Begin The records

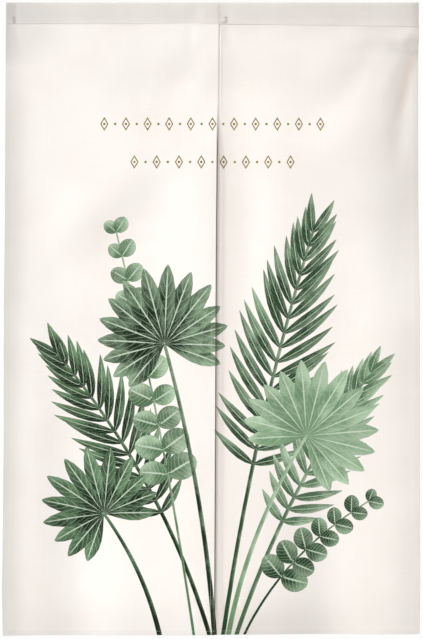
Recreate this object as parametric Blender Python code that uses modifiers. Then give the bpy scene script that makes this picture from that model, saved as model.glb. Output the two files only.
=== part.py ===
"""Noren: a doorway curtain of two cloth panels, as it hangs.

Two narrow panels hang side by side from one rod pocket. The left panel laps in
front of the right one. They are sewn together over the top of the lap, and
below that the lap is an open slit. Each hem is a doubled, thicker part of its
cloth.

Metres, +X to the viewer's right, -Y towards the viewer, +Z up. The origin is
the middle of the pocket's top edge, where a rod carries the curtain.
"""

import math
from collections import namedtuple

import bmesh
import bpy
import numpy as np

# Driving sizes
DROP = 1.200
POCKET_HEIGHT = 0.040
POCKET_DEPTH = 0.014
HALF_WIDTH = 0.391

# Cloth
CLOTH = 0.0012
HEM_CLOTH = 0.0020
GAP = 0.0003
SIDE_HEM = 0.010
BOTTOM_HEM = 0.009
HEM_STEP = 0.0015

# The lap of the two panels, at the middle
LAP_LEFT = -0.008
LAP_RIGHT = 0.012
LAP = LAP_RIGHT - LAP_LEFT
LAP_RUNOUT = 0.120
SEWN_DOWN_TO = -0.200
SLIT_OPENS_OVER = 0.110
LEFT_EDGE_FORWARD = 0.0050
RIGHT_EDGE_BACK = 0.0010

# The lower edge of the pocket runs level from the left to the lap, and then
# drops a little towards its right end.
POCKET_DROP_AT_RIGHT = 0.0055

# The panels' edges at some heights: both outer edges spread slowly outwards,
# and the slit leans to the left.
Edge = namedtuple("Edge", "z left_outer left_inner right_inner right_outer")
EDGES = (
    Edge(0.000, -0.3910, 0.0120, -0.0080, 0.3910),
    Edge(-0.230, -0.3922, 0.0100, -0.0090, 0.3910),
    Edge(-0.405, -0.3926, 0.0085, -0.0100, 0.3916),
    Edge(-0.575, -0.3946, 0.0075, -0.0110, 0.3930),
    Edge(-0.800, -0.3949, 0.0065, -0.0120, 0.3940),
    Edge(-1.010, -0.3966, 0.0055, -0.0130, 0.3946),
    Edge(-1.110, -0.3984, 0.0050, -0.0135, 0.3949),
    Edge(-1.200, -0.3974, 0.0045, -0.0140, 0.3945),
)

# Folds: a soft trough or ridge from one end to the other. A positive depth
# goes back, away from the viewer, and a negative one stands forward. Both panels
# follow the same folds, so that they keep their distance where they lap.
Fold = namedtuple("Fold", "x_top z_top x_low z_low depth half_width")
FOLDS = (
    # The pull from the top right corner: a ridge, and the edge falling back beside it
    Fold(0.352, -0.050, 0.290, -0.170, -0.0024, 0.022),
    Fold(0.420, -0.050, 0.404, -0.460, 0.0110, 0.056),
    Fold(0.430, -0.060, 0.430, -0.520, 0.0190, 0.130),
    # The slack that hangs below the pocket in a wide V
    Fold(0.372, -0.077, 0.180, -0.237, 0.0050, 0.048),
    Fold(-0.160, -0.150, 0.060, -0.160, 0.0046, 0.048),
    Fold(0.000, -0.165, 0.220, -0.195, 0.0060, 0.058),
    Fold(-0.022, -0.080, -0.085, -0.205, 0.0022, 0.030),
    # Soft slanting patches
    Fold(-0.120, -0.300, -0.290, -0.445, -0.0030, 0.050),
    Fold(-0.080, -0.360, -0.230, -0.487, 0.0022, 0.048),
    Fold(-0.150, -0.600, -0.230, -0.760, 0.0024, 0.050),
    Fold(0.305, -0.380, 0.318, -0.800, -0.0030, 0.050),
    # The outer edges: the left one curls forward, the right one leans back
    Fold(-0.404, -0.060, -0.412, -1.400, -0.0105, 0.031),
    Fold(0.402, -0.420, 0.408, -1.400, 0.0100, 0.040),
    Fold(0.402, -0.720, 0.408, -1.500, 0.0170, 0.280),
    # Long shallow flutes, deepest at the bottom
    Fold(-0.255, -0.860, -0.250, -1.500, 0.0050, 0.052),
    Fold(-0.345, -0.520, -0.345, -1.100, -0.0024, 0.040),
    Fold(0.066, -0.260, 0.064, -0.700, 0.0026, 0.038),
    Fold(0.215, -0.860, 0.225, -1.400, 0.0050, 0.060),
    # The bottom curls back, most of all in the right panel
    Fold(-0.480, -1.225, 0.480, -1.225, 0.0140, 0.058),
    Fold(0.040, -1.235, 0.260, -1.225, 0.0100, 0.062),
)
# Each end fades out over this share of the fold's length, half of it beyond
# the end.
FOLD_FADE = 0.60
FLAT_BELOW_POCKET = 0.012
FOLDS_START_OVER = 0.040

# Small tucks in the pocket's front, where its stitching pulls
Tuck = namedtuple("Tuck", "x depth half_width")
TUCKS = (
    Tuck(-0.376, 0.0010, 0.012),
    Tuck(-0.033, 0.0008, 0.010),
    Tuck(0.026, 0.0010, 0.010),
    Tuck(0.384, 0.0010, 0.012),
)

# The pocket's section
POCKET_SEAM = 0.0040
SEAM_HALF = 0.0015
INNER_SEAM_HALF = 0.0003
BELLY_HEIGHT = 0.58
POCKET_WALL = 0.0013
SIDE_POINTS = 11

# How finely the cloth is divided
PANEL_COLUMNS = 28
FINE_ROW = 0.017
COARSE_ROW = 0.030
FINE_ROWS_TO = -0.340
POCKET_STATION = 0.030

CLOTH_COLOUR = (0.86, 0.855, 0.84, 1.0)
HEADING_COLOUR = (0.74, 0.72, 0.70, 1.0)
CLOTH_ROUGHNESS = 0.85

MERGE = 0.00001
SHARP_ANGLE = math.radians(40.0)


def clear_scene():
    for thing in list(bpy.data.objects):
        bpy.data.objects.remove(thing, do_unlink=True)


def smooth(t):
    """0 up to t = 0, 1 from t = 1, and a soft step between."""
    t = min(max(t, 0.0), 1.0)
    return t * t * (3.0 - 2.0 * t)


def edge_at(z, column):
    """Where an edge of EDGES lies at height z."""
    heights = [row.z for row in reversed(EDGES)]
    places = [getattr(row, column) for row in reversed(EDGES)]
    return float(np.interp(z, heights, places))


def pocket_low(x):
    """The height of the pocket's lower edge."""
    return -POCKET_HEIGHT - POCKET_DROP_AT_RIGHT * max(x, 0.0) / HALF_WIDTH


def fold_depth(fold, x, z):
    """How far one fold moves the cloth at (x, z)."""
    along_x = fold.x_low - fold.x_top
    along_z = fold.z_low - fold.z_top
    length = math.hypot(along_x, along_z)
    t = ((x - fold.x_top) * along_x + (z - fold.z_top) * along_z) / length**2
    across = ((x - fold.x_top) * along_z - (z - fold.z_top) * along_x) / length
    ends = smooth(t / FOLD_FADE + 0.5) * smooth((1.0 - t) / FOLD_FADE + 0.5)
    return fold.depth * ends * math.exp(-((across / fold.half_width) ** 2))


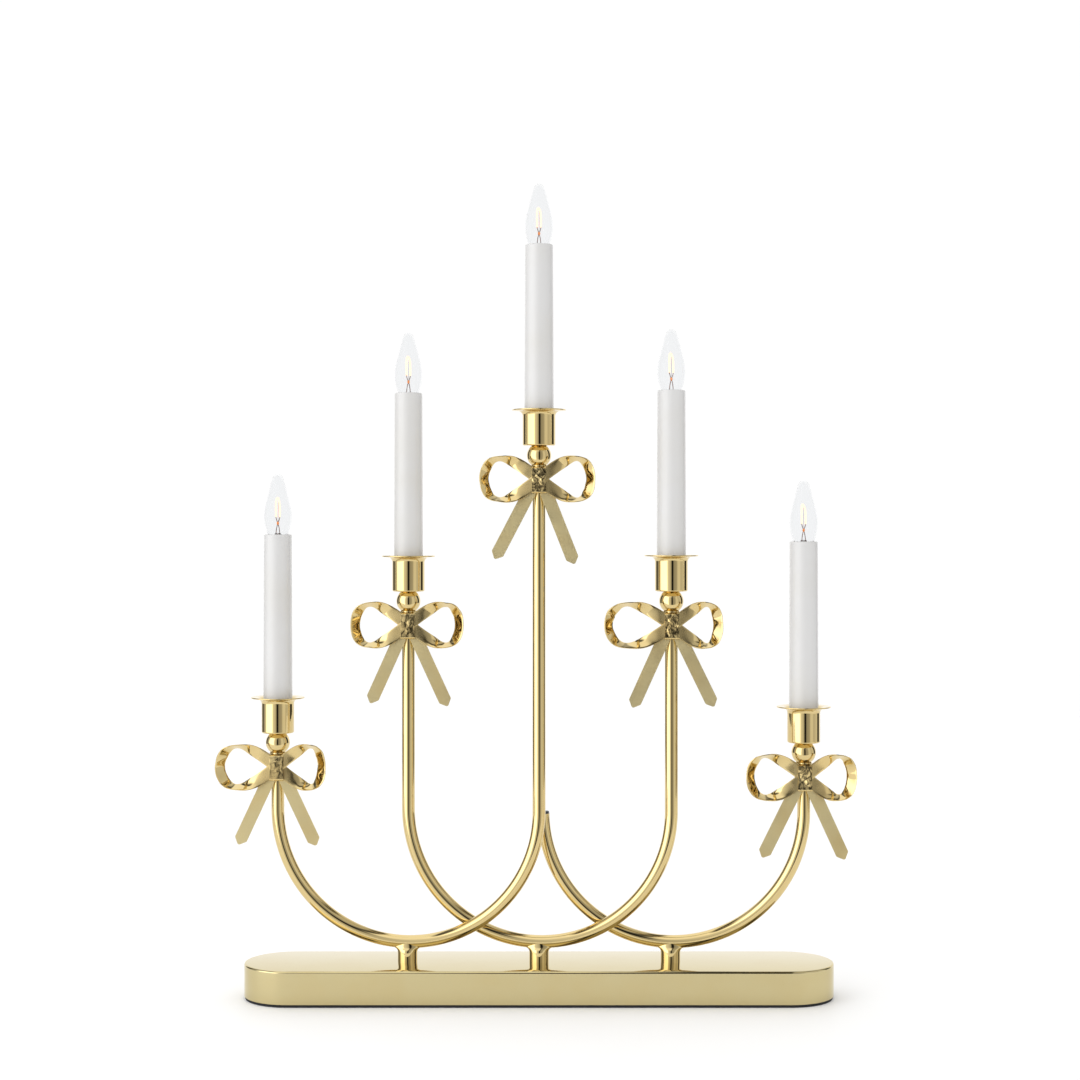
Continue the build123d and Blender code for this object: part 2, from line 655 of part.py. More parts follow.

End The records

Please reproduce exactly the lines above, beginning with the first and ending with the line that contains "HEM_STEP = 0.0015", and include nothing outside that range.

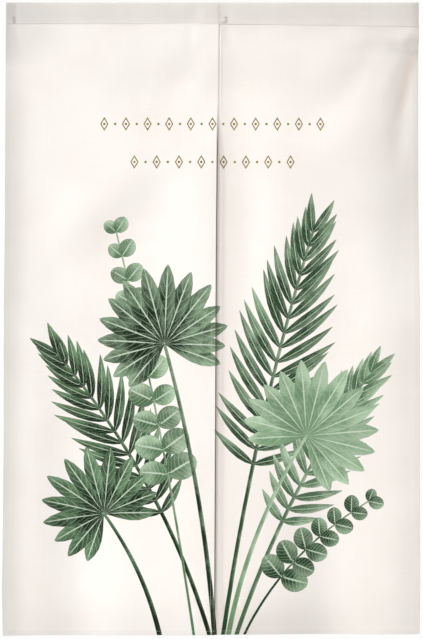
Recreate this object as parametric Blender Python code that uses modifiers. Then give the bpy scene script that makes this picture from that model, saved as model.glb. Output the two files only.
=== part.py ===
"""Noren: a doorway curtain of two cloth panels, as it hangs.

Two narrow panels hang side by side from one rod pocket. The left panel laps in
front of the right one. They are sewn together over the top of the lap, and
below that the lap is an open slit. Each hem is a doubled, thicker part of its
cloth.

Metres, +X to the viewer's right, -Y towards the viewer, +Z up. The origin is
the middle of the pocket's top edge, where a rod carries the curtain.
"""

import math
from collections import namedtuple

import bmesh
import bpy
import numpy as np

# Driving sizes
DROP = 1.200
POCKET_HEIGHT = 0.040
POCKET_DEPTH = 0.014
HALF_WIDTH = 0.391

# Cloth
CLOTH = 0.0012
HEM_CLOTH = 0.0020
GAP = 0.0003
SIDE_HEM = 0.010
BOTTOM_HEM = 0.009
HEM_STEP = 0.0015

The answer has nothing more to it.